Records that describe objects:
------------

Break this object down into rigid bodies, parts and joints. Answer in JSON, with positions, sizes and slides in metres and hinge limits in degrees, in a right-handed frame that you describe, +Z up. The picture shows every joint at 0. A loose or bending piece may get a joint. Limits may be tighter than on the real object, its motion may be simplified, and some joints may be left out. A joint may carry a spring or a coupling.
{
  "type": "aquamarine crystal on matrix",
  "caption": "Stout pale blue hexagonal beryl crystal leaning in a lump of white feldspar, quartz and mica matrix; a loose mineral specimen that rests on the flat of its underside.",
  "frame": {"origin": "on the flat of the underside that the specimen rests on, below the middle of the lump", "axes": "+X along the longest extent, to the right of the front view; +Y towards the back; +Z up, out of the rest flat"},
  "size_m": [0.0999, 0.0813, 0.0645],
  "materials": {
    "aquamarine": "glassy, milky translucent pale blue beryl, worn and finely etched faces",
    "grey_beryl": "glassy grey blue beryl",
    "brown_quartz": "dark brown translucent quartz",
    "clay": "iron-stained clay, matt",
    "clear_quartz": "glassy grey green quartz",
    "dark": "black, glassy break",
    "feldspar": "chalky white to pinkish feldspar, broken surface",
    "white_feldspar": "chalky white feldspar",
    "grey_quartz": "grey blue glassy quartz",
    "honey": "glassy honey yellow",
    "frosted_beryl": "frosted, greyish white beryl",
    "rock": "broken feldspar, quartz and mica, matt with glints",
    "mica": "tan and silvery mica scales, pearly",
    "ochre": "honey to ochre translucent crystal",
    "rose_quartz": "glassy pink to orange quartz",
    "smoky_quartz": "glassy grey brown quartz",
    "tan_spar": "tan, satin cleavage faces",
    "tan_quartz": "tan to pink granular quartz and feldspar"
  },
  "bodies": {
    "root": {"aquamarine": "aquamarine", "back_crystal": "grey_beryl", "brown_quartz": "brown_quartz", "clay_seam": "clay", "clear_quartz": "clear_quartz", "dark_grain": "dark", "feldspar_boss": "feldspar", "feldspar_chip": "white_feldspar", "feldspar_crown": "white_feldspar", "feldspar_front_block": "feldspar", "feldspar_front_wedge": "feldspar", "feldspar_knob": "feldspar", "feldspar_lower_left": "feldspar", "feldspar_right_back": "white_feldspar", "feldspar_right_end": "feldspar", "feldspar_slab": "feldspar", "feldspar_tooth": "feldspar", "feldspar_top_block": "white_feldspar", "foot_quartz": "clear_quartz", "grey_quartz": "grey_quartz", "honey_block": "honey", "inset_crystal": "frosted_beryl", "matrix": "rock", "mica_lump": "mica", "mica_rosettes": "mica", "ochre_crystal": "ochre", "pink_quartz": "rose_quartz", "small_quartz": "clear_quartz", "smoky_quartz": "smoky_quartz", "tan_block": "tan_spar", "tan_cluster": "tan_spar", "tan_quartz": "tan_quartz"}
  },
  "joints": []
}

------------

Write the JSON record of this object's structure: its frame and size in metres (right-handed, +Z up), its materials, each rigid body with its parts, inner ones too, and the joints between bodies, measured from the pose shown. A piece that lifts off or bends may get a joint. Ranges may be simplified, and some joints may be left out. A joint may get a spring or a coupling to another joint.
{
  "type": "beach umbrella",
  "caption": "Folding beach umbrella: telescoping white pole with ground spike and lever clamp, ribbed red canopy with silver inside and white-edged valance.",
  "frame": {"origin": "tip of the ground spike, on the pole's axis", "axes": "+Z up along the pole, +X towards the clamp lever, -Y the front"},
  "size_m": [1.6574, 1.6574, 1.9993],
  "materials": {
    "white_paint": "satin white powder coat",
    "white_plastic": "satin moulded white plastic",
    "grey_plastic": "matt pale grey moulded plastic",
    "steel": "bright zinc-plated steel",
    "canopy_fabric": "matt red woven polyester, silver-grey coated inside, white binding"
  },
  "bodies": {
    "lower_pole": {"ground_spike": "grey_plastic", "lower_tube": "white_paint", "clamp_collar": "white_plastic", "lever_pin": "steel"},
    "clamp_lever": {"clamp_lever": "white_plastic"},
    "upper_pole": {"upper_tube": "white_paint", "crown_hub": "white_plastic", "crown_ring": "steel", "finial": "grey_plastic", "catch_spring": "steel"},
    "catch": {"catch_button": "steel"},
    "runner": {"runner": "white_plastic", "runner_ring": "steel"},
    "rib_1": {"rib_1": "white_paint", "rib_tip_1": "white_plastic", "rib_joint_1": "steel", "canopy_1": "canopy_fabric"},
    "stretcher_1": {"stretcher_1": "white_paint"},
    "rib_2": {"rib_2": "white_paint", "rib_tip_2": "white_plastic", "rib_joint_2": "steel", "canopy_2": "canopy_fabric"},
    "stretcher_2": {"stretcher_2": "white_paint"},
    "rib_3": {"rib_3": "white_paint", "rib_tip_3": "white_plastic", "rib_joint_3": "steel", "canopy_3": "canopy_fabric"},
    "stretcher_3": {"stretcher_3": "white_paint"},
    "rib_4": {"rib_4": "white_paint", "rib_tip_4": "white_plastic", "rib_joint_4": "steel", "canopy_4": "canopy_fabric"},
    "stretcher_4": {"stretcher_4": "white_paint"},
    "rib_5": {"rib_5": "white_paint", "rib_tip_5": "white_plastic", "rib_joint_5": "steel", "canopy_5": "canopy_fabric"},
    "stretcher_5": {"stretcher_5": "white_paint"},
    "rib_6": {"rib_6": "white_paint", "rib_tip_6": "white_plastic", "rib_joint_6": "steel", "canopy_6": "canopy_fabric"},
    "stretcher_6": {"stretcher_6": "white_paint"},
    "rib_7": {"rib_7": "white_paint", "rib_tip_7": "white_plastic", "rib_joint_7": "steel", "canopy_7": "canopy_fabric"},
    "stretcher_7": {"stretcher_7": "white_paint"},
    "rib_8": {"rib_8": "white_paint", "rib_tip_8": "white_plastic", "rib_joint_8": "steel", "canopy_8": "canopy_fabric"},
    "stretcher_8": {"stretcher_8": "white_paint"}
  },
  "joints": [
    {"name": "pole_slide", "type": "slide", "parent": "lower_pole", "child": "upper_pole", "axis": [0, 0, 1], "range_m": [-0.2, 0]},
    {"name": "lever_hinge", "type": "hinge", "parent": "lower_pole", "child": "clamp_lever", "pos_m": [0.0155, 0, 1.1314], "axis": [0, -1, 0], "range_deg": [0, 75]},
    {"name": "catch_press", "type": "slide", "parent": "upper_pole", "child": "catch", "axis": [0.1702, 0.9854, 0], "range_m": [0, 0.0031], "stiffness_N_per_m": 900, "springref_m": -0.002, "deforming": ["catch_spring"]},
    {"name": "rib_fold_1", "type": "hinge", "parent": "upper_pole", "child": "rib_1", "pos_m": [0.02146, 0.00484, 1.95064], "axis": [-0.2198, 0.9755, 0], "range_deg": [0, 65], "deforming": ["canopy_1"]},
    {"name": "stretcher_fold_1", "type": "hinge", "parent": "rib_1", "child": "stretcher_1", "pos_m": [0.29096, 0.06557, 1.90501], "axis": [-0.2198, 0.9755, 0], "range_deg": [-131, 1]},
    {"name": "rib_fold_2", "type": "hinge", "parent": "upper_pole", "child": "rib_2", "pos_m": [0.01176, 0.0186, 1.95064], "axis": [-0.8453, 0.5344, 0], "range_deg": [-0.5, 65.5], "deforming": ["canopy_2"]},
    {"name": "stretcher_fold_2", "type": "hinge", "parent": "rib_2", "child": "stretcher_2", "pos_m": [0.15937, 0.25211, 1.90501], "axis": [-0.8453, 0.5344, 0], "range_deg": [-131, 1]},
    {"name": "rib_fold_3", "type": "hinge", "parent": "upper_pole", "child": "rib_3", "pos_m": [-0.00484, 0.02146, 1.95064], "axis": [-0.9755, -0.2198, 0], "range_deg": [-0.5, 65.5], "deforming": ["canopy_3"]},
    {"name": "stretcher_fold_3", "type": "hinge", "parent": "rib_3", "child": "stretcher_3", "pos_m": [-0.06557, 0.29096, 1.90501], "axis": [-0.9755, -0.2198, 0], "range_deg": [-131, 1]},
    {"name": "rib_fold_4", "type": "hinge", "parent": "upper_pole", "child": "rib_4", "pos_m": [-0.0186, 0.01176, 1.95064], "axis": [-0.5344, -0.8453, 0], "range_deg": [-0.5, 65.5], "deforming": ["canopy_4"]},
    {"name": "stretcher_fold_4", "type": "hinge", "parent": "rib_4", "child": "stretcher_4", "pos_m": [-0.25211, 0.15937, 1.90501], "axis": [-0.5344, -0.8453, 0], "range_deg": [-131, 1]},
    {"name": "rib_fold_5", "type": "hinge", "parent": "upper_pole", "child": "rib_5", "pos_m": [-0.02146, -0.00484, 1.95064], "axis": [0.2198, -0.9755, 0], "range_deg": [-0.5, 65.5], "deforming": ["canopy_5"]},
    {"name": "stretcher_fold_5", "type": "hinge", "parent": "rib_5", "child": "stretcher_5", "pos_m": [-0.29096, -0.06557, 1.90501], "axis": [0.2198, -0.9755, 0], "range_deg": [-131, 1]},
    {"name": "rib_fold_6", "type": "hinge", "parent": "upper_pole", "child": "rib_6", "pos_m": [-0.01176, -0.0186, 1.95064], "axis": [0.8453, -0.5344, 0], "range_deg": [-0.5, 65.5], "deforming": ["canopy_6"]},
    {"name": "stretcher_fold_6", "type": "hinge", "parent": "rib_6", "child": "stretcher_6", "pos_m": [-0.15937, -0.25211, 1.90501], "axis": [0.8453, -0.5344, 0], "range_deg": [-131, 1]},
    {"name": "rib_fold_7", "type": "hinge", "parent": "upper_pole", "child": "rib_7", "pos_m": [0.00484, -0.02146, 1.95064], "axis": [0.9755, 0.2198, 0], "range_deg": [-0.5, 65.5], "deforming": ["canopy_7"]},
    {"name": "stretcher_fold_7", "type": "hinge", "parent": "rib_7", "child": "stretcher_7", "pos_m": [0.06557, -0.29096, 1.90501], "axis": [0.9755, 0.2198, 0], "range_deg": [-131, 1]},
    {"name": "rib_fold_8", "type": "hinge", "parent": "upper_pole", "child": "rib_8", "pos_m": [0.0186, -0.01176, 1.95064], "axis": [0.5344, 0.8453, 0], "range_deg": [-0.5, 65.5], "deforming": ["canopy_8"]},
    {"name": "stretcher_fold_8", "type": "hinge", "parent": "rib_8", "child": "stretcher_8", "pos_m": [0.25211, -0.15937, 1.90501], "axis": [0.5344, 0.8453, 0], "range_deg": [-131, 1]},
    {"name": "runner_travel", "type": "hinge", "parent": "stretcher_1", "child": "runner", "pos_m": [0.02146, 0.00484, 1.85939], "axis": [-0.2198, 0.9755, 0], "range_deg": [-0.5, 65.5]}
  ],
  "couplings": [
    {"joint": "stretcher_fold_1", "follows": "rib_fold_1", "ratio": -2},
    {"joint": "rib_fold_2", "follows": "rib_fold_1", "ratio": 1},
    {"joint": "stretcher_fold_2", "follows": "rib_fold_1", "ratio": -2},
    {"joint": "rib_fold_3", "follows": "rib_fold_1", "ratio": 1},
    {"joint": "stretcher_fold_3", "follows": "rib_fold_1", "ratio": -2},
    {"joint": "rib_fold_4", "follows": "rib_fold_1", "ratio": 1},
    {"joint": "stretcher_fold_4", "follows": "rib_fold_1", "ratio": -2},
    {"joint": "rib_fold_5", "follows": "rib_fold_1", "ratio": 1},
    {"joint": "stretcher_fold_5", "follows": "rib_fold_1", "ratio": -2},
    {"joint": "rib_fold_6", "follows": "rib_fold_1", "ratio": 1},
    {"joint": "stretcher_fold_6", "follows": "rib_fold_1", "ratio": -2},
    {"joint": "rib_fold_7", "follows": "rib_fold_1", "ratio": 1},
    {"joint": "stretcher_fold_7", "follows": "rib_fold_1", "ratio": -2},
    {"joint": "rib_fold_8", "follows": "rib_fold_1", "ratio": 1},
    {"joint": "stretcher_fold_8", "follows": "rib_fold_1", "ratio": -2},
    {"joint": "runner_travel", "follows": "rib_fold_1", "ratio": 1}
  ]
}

------------

### What to work on
Find each line holding "metres". Copy it out.

### The completed task
Break this object down into rigid bodies, parts and joints. Answer in JSON, with positions, sizes and slides in metres and hinge limits in degrees, in a right-handed frame that you describe, +Z up. The picture shows every joint at 0. A loose or bending piece may get a joint. Limits may be tighter than on the real object, its motion may be simplified, and some joints may be left out. A joint may carry a spring or a coupling.
Write the JSON record of this object's structure: its frame and size in metres (right-handed, +Z up), its materials, each rigid body with its parts, inner ones too, and the joints between bodies, measured from the pose shown. A piece that lifts off or bends may get a joint. Ranges may be simplified, and some joints may be left out. A joint may get a spring or a coupling to another joint.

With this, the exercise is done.